Gegen drei Uhr machen wir uns an den Abstieg zur Lastos-Alm, und bergab geht es wirklich nicht wesentlich schneller als bergauf. Auf dem letzten Stück haben wir nochmals Mühe, den Weg zu finden. Und was ist das überhaupt für ein komisches eingezäuntes sumpfiges Stück auf halber Höhe? Sollte das der „gute See“, der kali limni sein?

Bis Theo auch am „Kali Kardia“ eintrifft ist es halb fünf vorbei, und ich hab saumäßig Hunger! Thanassis, der Wirt, kommt schon drohend mit der Rakí-Flasche, bittet uns aber doch zuerst in die Küche zum Zeigen der Speisen (vorbei an einem von der Decke an der Waage hängenden ganzen geschlachteten Zicklein – 7 Kilogramm schwer): Wir ordern Huhn (sehr lecker!), gekochtes Artischockengemüse (auch lecker), Fava und Gigantes (schmackofatz). Dass Theo jetzt kaum was isst und sich lieber per Mythos ernährt macht da eigentlich nichts aus – die Cousine und vor allem ich verputzen alles, und auf dieser Basis kann uns auch der selbstgebrannte Schnaps von Thanassis nichts anhaben. Wir finden, die „Großmütter“ haben heute was verpasst auf der Lastos-Alm.

Danach dauert es bis wir wieder in unserem Domizil in Arkassa sind, und nochmals bis wir für Theo ein Quartier finden, das ihm konveniert. Der Herr ist wählerisch – die Quartiere am Strand sind ihm zu weit weg vom Ort (das „Glaros“ hatte ich ihm schon aus Kostengründen nicht nahegelegt – manche Fehler mache auch ich nur ein Mal). Und bei „Popi“ war die namensgebende Wirtin gerade nicht da. So machen wir noch einen Einkehrschwung auf ein Radler an der Platia, wo heute eine Vorstellung der Kandidaten für die bevorstehende Kommunalwahl stattfindet. Die Platia ist bestuhlt und wird heftig beschallt, aber wir flüchten bevor das Spektakel richtig losgeht – brauchen wir jetzt nicht. Theo bekommt sein Zimmer bei „Popi“ und kann sich später dem Dorfleben in Arkassa widmen, und die Cousine und ich jede einen mürben Keks von Popi.

Auch die Mütter haben den Tag entspannt verbracht und spät im „Kriti“ zu Mittag gegessen.
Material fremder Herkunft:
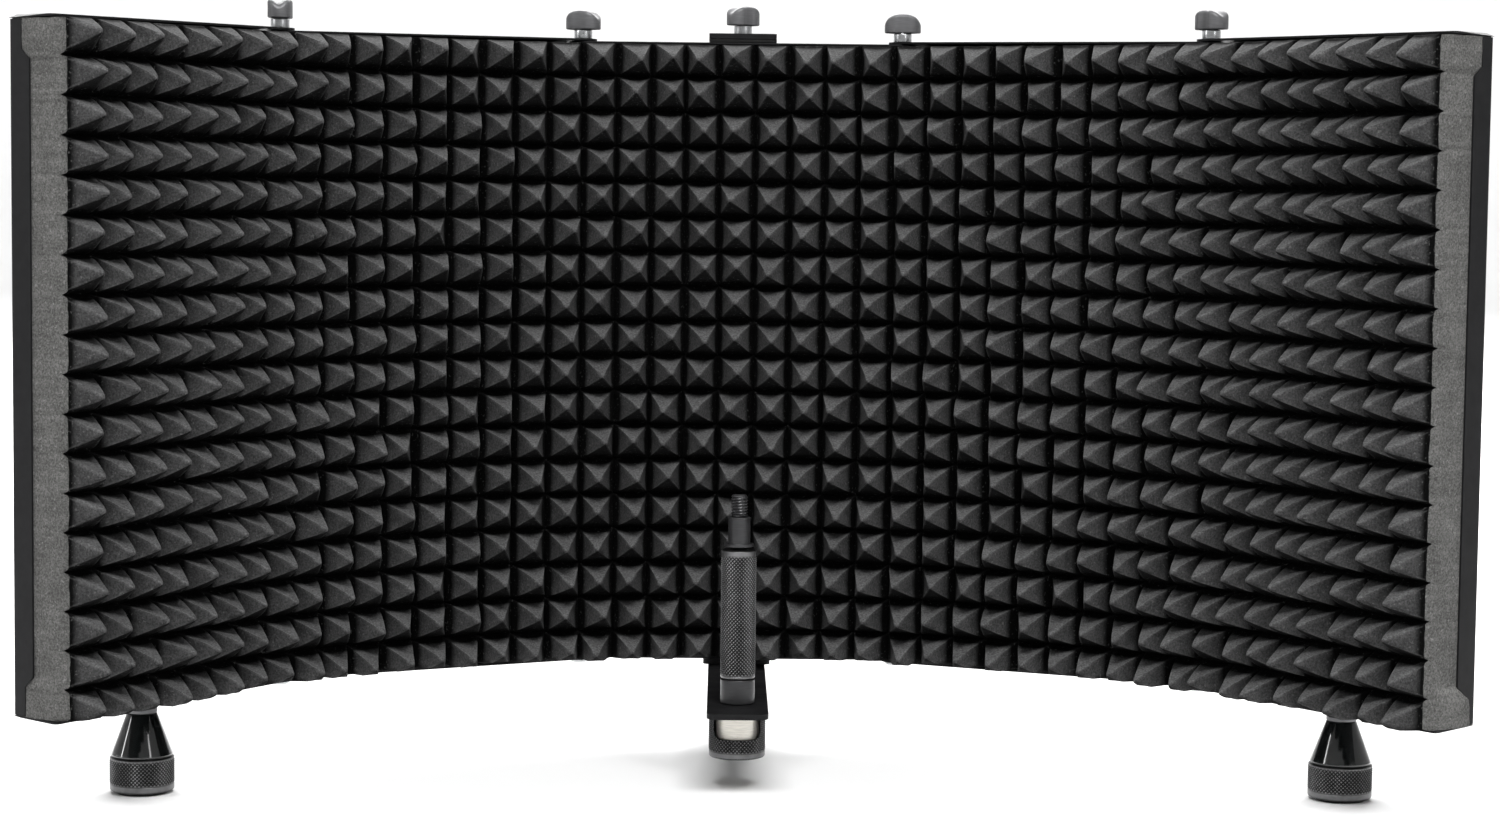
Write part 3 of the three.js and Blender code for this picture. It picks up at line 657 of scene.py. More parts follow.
COLLAR_GREY = metal_material("grey_collar", (0.13, 0.13, 0.135), 0.4, metallic=0.7, scratch=0.12)
NICKEL = metal_material("satin_nickel", (0.80, 0.77, 0.70), 0.34, metallic=0.55)
RUBBER = coated_material("black_rubber", (0.011, 0.011, 0.011), 0.8, 0.12)

# ------------------------------------------------------------------ camera, floor and light
CAMERA_PLACE = CENTRE + Vector((-10.6, -1776.1, 327.7))
CAMERA_YAW, CAMERA_PITCH, CAMERA_ROLL = (math.radians(a) for a in (-0.549, 4.244, 0.641))
LENS = 73.11


def make_camera():
    data = bpy.data.cameras.new("camera")
    data.lens = LENS
    data.sensor_width = 36.0
    data.clip_end = 50.0
    camera = bpy.data.objects.new("camera", data)
    turn = (Matrix.Rotation(CAMERA_YAW, 4, "Z") @ Matrix.Rotation(math.pi / 2 - CAMERA_PITCH, 4, "X")
            @ Matrix.Rotation(CAMERA_ROLL, 4, "Z"))
    camera.matrix_world = Matrix.Translation(CAMERA_PLACE * MM) @ turn
    bpy.context.scene.collection.objects.link(camera)
    bpy.context.scene.camera = camera


def area_light(name, place, target, width, height, power):
    """A rectangular light. Its place, target and size are in metres and its power is in watts."""
    data = bpy.data.lights.new(name, "AREA")
    data.shape = "RECTANGLE"
    data.size = width
    data.size_y = height
    data.energy = power
    light = bpy.data.objects.new(name, data)
    light.location = place
    light.rotation_euler = (Vector(target) - Vector(place)).to_track_quat("-Z", "Y").to_euler()
    bpy.context.scene.collection.objects.link(light)


def make_stage():
    """A pale floor that sweeps up into a backdrop all the way round."""
    material, _, _ = shader("stage_paper", (0.9, 0.9, 0.9), 0.9, specular=0.1)
    profile = [(7.0, 0.0), (7.9, 0.25), (8.4, 0.9), (8.6, 2.0), (8.6, 6.0)]         # metres
    count = 64
    vertices = [point for ring in circles(profile, count) for point in ring]
    faces = [tuple(range(count))]
    for i in range(len(profile) - 1):
        for j in range(count):
            n = (j + 1) % count
            faces.append((i * count + n, i * count + j, (i + 1) * count + j, (i + 1) * count + n))
    mesh = bpy.data.meshes.new("floor")
    mesh.from_pydata(vertices, [], faces)
    mesh.shade_smooth()
    mesh.materials.append(material)
    floor = bpy.data.objects.new("floor", mesh)
    bpy.context.scene.collection.objects.link(floor)


def make_lights():
    world = bpy.data.worlds.new("studio")
    world.use_nodes = True
    background = world.node_tree.nodes["Background"]
    background.inputs["Color"].default_value = (1, 1, 1, 1)
    background.inputs["Strength"].default_value = 0.12
    bpy.context.scene.world = world
    area_light("top_softbox", (0.1, -1.2, 1.95), (0, 0, 0.22), 1.5, 0.6, 62)
    area_light("left_strip", (-2.3, -0.6, 1.4), (0, 0, 0.1), 0.16, 1.9, 14)
    area_light("right_strip", (1.5, -1.9, 1.3), (0, 0, 0.1), 0.22, 1.6, 8)
    area_light("backdrop_wash", (0.0, 2.2, 3.2), (0, 6.0, 0.6), 4.0, 1.5, 300)
    area_light("floor_wash", (0.0, 2.6, 2.6), (0, 0.9, 0), 4.0, 1.5, 250)


# ------------------------------------------------------------------ foam
VALLEY = 10.8                    # groove bottoms, in front of the hinge plane
PYRAMID = 26.5                   # groove to tip
FOAM_BACK = FOAM_HIGH.y - CENTRE.y
FOAM_END = OUTER_LENGTH - 1.5    # from the outer hinge to the cut end
END_CUT = 8.0                    # from the last line of tips to the cut end
COLUMNS = 43                     # column pitches from the first line of tips to the last
CENTRE_PITCH = 20.6              # column pitch round the middle of the shield
CENTRE_COLUMN = 23               # this line of tips is CENTRE_OFFSET right of the middle of the bracket
CENTRE_OFFSET = 38.8
ROW_PITCH = 20.0
TOP_ROW = 18.9                   # height left of the top row above its groove
BEND_RADIUS = 320.0              # the foam rounds each hinge corner widely at its groove plane
HALF_CELL = (0.0, 0.05, 0.09, 0.13, 0.17, 0.25, 0.35, 0.44, 0.5)     # grid lines from groove to tip
TIP_SOFTNESS = 0.14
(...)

Das Abendessen fällt deshalb aus beziehungsweise besteht aus einem Vesper mit einer begleitenden Flasche Wein bei (elektrischem) Kerzenlicht auf unserem Balkon. Ein Festessen für die Mücken – da hilft auch das in der Apotheke erworbene Insektenspray nicht wirklich.

 

Es war ein schöner Tag, und das erste meiner drei gewünschten größeren Wanderziele auf Karpathos habe ich erreicht. Mal sehen wie es weitergeht.